Mexico is at a crossroads regarding its electricity sector. Failure to implement the reform would put the country at a severe disadvantage in several decades. High demand for manufactured goods in the neighboring United States has spurred a Mexican manufacturing boom, which has in turn increased electricity demand. Medium and large industries consume around 58 percent of total electricity sold. The heavily subsidized residential sector, which accounts for around 25 percent of total electricity use nationwide, drives demand even higher, as do rising population growth and urbanization.

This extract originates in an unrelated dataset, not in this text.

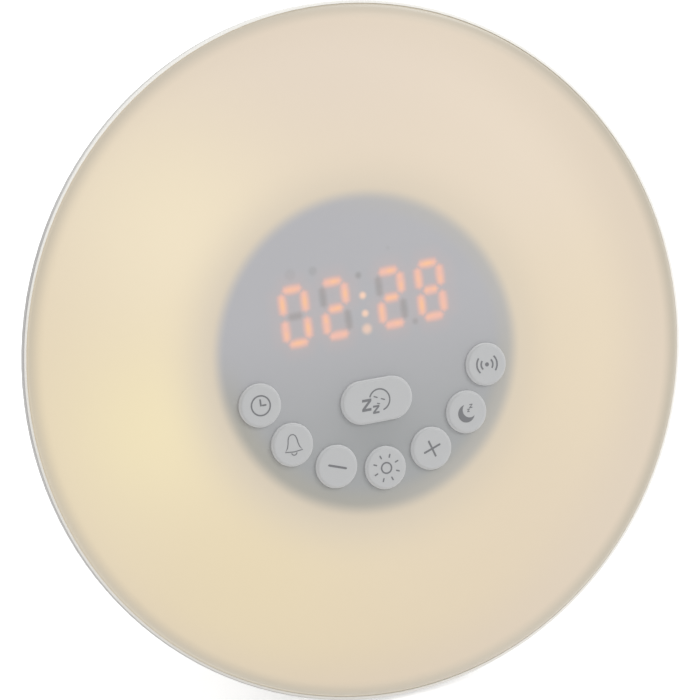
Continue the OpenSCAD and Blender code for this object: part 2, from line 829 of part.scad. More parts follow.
module power_socket() {
    mouth = -back_h + socket_in;
    color([0.75, 0.75, 0.76]) on_face() translate(power_at) {
        difference() {
            block(socket_w, socket_h, mouth, power_top - board_t);
            block(socket_w - 2 * socket_wall, socket_h - 2 * socket_wall, mouth - 1, mouth + socket_deep);
        }
        block(tongue_w, tongue_t, mouth + socket_wall, mouth + socket_deep + E);
    }
}

module power_board_screws() {
    color([0.75, 0.75, 0.76]) on_face() at_places(power_boss_places) {
        rod(boss_hole_r - 0.05, power_top - board_t - 4, power_top);
        rod(2, power_top, power_top + 1.4);
    }
}

module battery_door() {
    color([0.95, 0.95, 0.94]) on_face() difference() {
        union() {
            translate([-door_w / 2, door_axis_y, -back_h]) cube([door_w, door_h - door_t / 2, door_t]);
            translate([0, door_axis_y, door_axis_z]) rotate([0, 90, 0]) {
                cylinder(r = door_t / 2, h = door_w, center = true);
                cylinder(r = door_pin_r, h = door_w + 2 * door_pin_l, center = true);
            }
        }
        // Grip ribs, cut as three shallow grooves
        for (i = [2:4]) translate([-grip_w / 2, bay_y + door_h / 2 - grip_step * i, -back_h - 1])
            cube([grip_w, grip_cut, 1.5]);
    }
}

module backup_cells() {
    color([0.35, 0.5, 0.45]) on_face() for (i = [-1:1]) translate([0, bay_y + i * cell_pitch, cell_z])
        rotate([0, i == 0 ? 90 : -90, 0]) {
            at_z(-cell_l / 2) cylinder(r = cell_d / 2, h = cell_l - cell_tip_l);
            at_z(cell_l / 2 - cell_tip_l - E) cylinder(r = cell_tip_r, h = cell_tip_l + E);
        }
}

module contact_springs() {
    color([0.8, 0.8, 0.78]) on_face() for (i = [-1:1])
        translate([(i == 0 ? -1 : 1) * (cell_l / 2), bay_y + i * cell_pitch, cell_z])
            rotate([0, i == 0 ? -90 : 90, 0])
                cylinder(r1 = spring_tip_r, r2 = spring_base_r, h = contact_l - contact_t - 0.1);
}

module contact_plates() {
    color([0.8, 0.8, 0.78]) on_face() for (s = [-1, 1], i = [-1:1])
        translate([s * (bay_w - contact_t) / 2, bay_y + i * cell_pitch, cell_z]) rotate([0, 90, 0])
            block(cell_d - contact_in, cell_d - contact_in, -contact_t / 2, contact_t / 2);
}

module aerial_grommet() {
    color([0.85, 0.85, 0.84]) on_face() translate(grommet_at) difference() {
        union() {
            rod(grommet_r, -back_h - 0.6, back_in + 0.8);
            rod(grommet_r + 1.2, -back_h - 1.2, -back_h);
        }
        rod(0.7, -back_h - 2, back_in + 2);
    }
}

front_diffuser();
light_dam();
reflector();
led_board();
led_board_chips();
warm_leds();
colour_leds();
display_body();
display_bars_lit();
display_bars_unlit();
display_pins();
key_board();
key_board_chips();
key_board_screws();
switch_bodies();
round_button(0);  // time_button
round_button(1);  // alarm_button
round_button(2);  // minus_button
round_button(3);  // light_button
round_button(4);  // plus_button
round_button(5);  // sleep_button
round_button(6);  // radio_button
snooze_button();
plunger(0);  // time_plunger
plunger(1);  // alarm_plunger
plunger(2);  // minus_plunger
plunger(3);  // light_plunger
plunger(4);  // plus_plunger
plunger(5);  // sleep_plunger
plunger(6);  // radio_plunger
plunger(7);  // snooze_plunger
ribbon_leads();
rear_housing();
rubber_feet();
case_screws();
speaker_frame();
speaker_magnet();
speaker_cone();
speaker_screws();
power_board();
power_board_chips();
power_socket();
power_board_screws();
battery_door();
backup_cells();
contact_springs();
contact_plates();
aerial_grommet();
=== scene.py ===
"""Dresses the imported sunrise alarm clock: cover, display, buttons, icons and rear housing."""

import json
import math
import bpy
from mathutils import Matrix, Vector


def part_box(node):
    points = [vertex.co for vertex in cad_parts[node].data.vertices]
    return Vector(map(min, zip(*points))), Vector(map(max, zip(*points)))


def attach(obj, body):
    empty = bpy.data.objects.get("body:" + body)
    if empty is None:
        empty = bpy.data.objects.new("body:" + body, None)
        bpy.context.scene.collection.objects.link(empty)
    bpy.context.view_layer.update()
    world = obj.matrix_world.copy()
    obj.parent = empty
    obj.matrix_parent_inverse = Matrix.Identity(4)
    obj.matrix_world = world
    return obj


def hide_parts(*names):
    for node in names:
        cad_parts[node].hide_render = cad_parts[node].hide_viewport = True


bl_info = {
    "name": "Sunrise Alarm Clock Dresser",
    "version": (1, 0, 0),
    "blender": (4, 5, 0),
    "location": "3D View > Sidebar > Clock",
    "description": "Builds the visible finish of a round sunrise alarm clock over its packed frame",
    "category": "Object",
}

import bmesh
import bpy
from bpy.props import FloatProperty, FloatVectorProperty, PointerProperty
from mathutils import Matrix, Vector

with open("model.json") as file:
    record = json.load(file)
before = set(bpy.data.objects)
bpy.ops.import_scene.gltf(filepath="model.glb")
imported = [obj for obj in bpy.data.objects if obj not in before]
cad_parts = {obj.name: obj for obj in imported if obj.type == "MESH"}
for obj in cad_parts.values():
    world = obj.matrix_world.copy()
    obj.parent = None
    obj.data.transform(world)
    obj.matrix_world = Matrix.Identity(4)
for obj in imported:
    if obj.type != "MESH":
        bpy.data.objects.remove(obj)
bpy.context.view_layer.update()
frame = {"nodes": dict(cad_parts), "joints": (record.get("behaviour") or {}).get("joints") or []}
MM = 0.001

# The face leans back by this angle: the buttons travel straight into it
INWARD = next(Vector(j["axis"]) for j in frame["joints"] if j["name"] == "snooze_press")
LEAN = math.asin(-INWARD.z)
# The housing is widest at its rim
RIM_R = Vector(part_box("rear_housing")[1]).x / MM
# The ring board is centred on the face, this far behind it
RING_BOARD_DEPTH = 18.2
RING_BOARD_AT = (Vector(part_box("led_board")[0]) + Vector(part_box("led_board")[1])) / 2
FACE_AT = RING_BOARD_AT - INWARD * RING_BOARD_DEPTH * MM

# All places and sizes below are in millimetres on the face, unless they say otherwise: x to the
# right, y up, z towards the viewer

# Keys: radius and middle of the arc of the round ones with the angle between them, and the long one
BUTTON_ARC_R = 30.4
BUTTON_ARC_Y = 3.27
BUTTON_PITCH = math.radians(23.2)
SNOOZE_AT = (0, -11.05)
ROUND_KEYS = ("time", "alarm", "minus", "light", "plus", "sleep", "radio")
KEYS = (*ROUND_KEYS, "snooze")
# Height of the caps, and of the flat middle of the cover
CAP_TOP = 4.3
CENTRE_TOP = 3.2
# Holes in the cover: radius of the round ones, radius and half the run of the long one, and
# the heights between which they are cut
HOLE_R = 5.135
LONG_HOLE_R = 5.185
LONG_HOLE_RUN = 3.75
CUT_LOW = 0.2
CUT_HIGH = 5.0
# Steps round a hole, and round the cover
HOLE_STEPS = 64
COVER_TURNS = 256

# Digits: middles across, and height of the row
DIGIT_XS = (-16.94, -6.91, 7.13, 17.18)
DIGIT_Y = 11.92
# Bars in the order top, top right, bottom right, bottom, bottom left, top left, middle
DIGIT_BARS = (
    (1, 1, 1, 1, 1, 1, 0),
    (1, 1, 0, 1, 1, 0, 1),
    (1, 1, 0, 1, 1, 0, 1),
    (1, 1, 1, 1, 1, 1, 1),
)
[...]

This rising electricity demand will require investments that the current regulatory authorities simply cannot handle by themselves. Bringing more private investment into the electricity sector will offset some of the burden on Mexico's increasingly constrained federal finances and, in the long run, could improve Mexico's highly inefficient national grid. With increased efficiency lowering generation costs, Mexico could eventually reduce the considerable subsidies in place for residential consumers.
The State's Limitations
The previous regulatory structure placed the federal government at the center of electricity generation, distribution and transmission. Before 1992, the federal government owned and operated the entire grid through the Federal Electricity Commission. That year, the government implemented some tentative reforms to allow private investment in generation because financial constraints prevented the state-owned company from taking on additional debt to fund itself. By 2014, private generators accounted for just over 20 percent of total generation.
Mexico's geography and domestic politics have limited the government's ability to optimally meet future demand. Although the gap is narrowing, generating electricity in Mexico has traditionally been more expensive than in the neighboring United States, where cheaper fuel and an efficient grid hold down costs. Mexico has few large rivers it can use to generate low-cost electricity with hydroelectric dams, so it has typically relied on more expensive (and often imported) refined petroleum products to meet power demand. Since 2000, imports of natural gas, mostly from the United States, have supplanted some of the more expensive inputs such as fuel oil. Some industrial electricity prices in Mexico have fallen by more than 30 percent since last year because of declines in the price of oil and natural gas.
Although higher rates have not hampered investment in the past (other expenses such as wages are far lower in Mexico than across the border), the heavy subsidies the government must provide for domestic users limit the ability of the Federal Electricity Commission to reinvest in the grid. The state-owned company posted a year-end loss of nearly $2.4 billion in 2013; the company's revenues would have been 27 percent larger if allowed to charge full price for the electricity it generated. Rampant theft further weakened the utility's revenues. Nearly 11 percent of the electricity generated in Mexico gets lost in transmission (by comparison, the United States loses about six percent), but the Federal Electricity Commission takes a larger hit from unpaid electricity use. By one account, nearly 20 percent of electricity sold in central Mexico is stolen by end users who either connect to the grid illegally or simply do not pay their bills.
Consequently, a major liberalization of the rules governing investment in the electrical grid became necessary. Like its energy sector overhaul, Mexico's electricity reform is an attempt to resolve immediate difficulties concerning public sector finances that could have long-term benefits for the private sector. By its own estimates, the Federal Electricity Commission will have to invest around $6.2 billion in generation, transmission, distribution and grid maintenance in 2016. The utility has fallen well short of that number in recent years, and given the possibility of budget cuts due to the low price of Mexican crude, a major rise in reinvestment and expansion of the grid is unlikely. The drop in oil prices in 2014 led to a nearly $650 million cut in the commission's funding for 2015. If the price of crude oil remains relatively low going into 2016, the company's finances will be even more limited.
The Expected Effects of Reform
Relief could come soon in the form of increased investment in generation and other parts of the national grid, but the regulatory foundation to allow this investment must be implemented first. Although the new regulations prevent individual firms from simultaneously investing in several sectors of the industry, the electricity reform will open new opportunities for capital, particularly because electricity demand is not expected to drop in the coming decade. Even so, if investment comes into Mexico, it may be disjointed and targeted at ensuring electricity for specific industrial centers, not the grid as a whole. If this happens, Mexico's generating capacity would increase on paper but not necessarily meet growing electricity demand nationwide.
Over the next several years, the Mexican government will implement regulatory measures to expand investment and create a market for electricity to be sold domestically. Although the timeline is not set, the transitory legislation in Mexico's electricity reform suggests that the market will be up and running at some point in the next two years. The market would allow private and public generators to sell electricity supplies to end users (or distributors who would then sell it to end users). Still, the Federal Electricity Commission would maintain a dominant position in the market; its market share is currently near 70 percent. The commission could significantly influence electricity prices in this market to maintain its operating revenue amid low income and budget cutbacks. Consequently, the Federal Electricity Commission will likely maintain its stake in the current system for the short term, and prices are unlikely to become competitive until more investors enter the sector.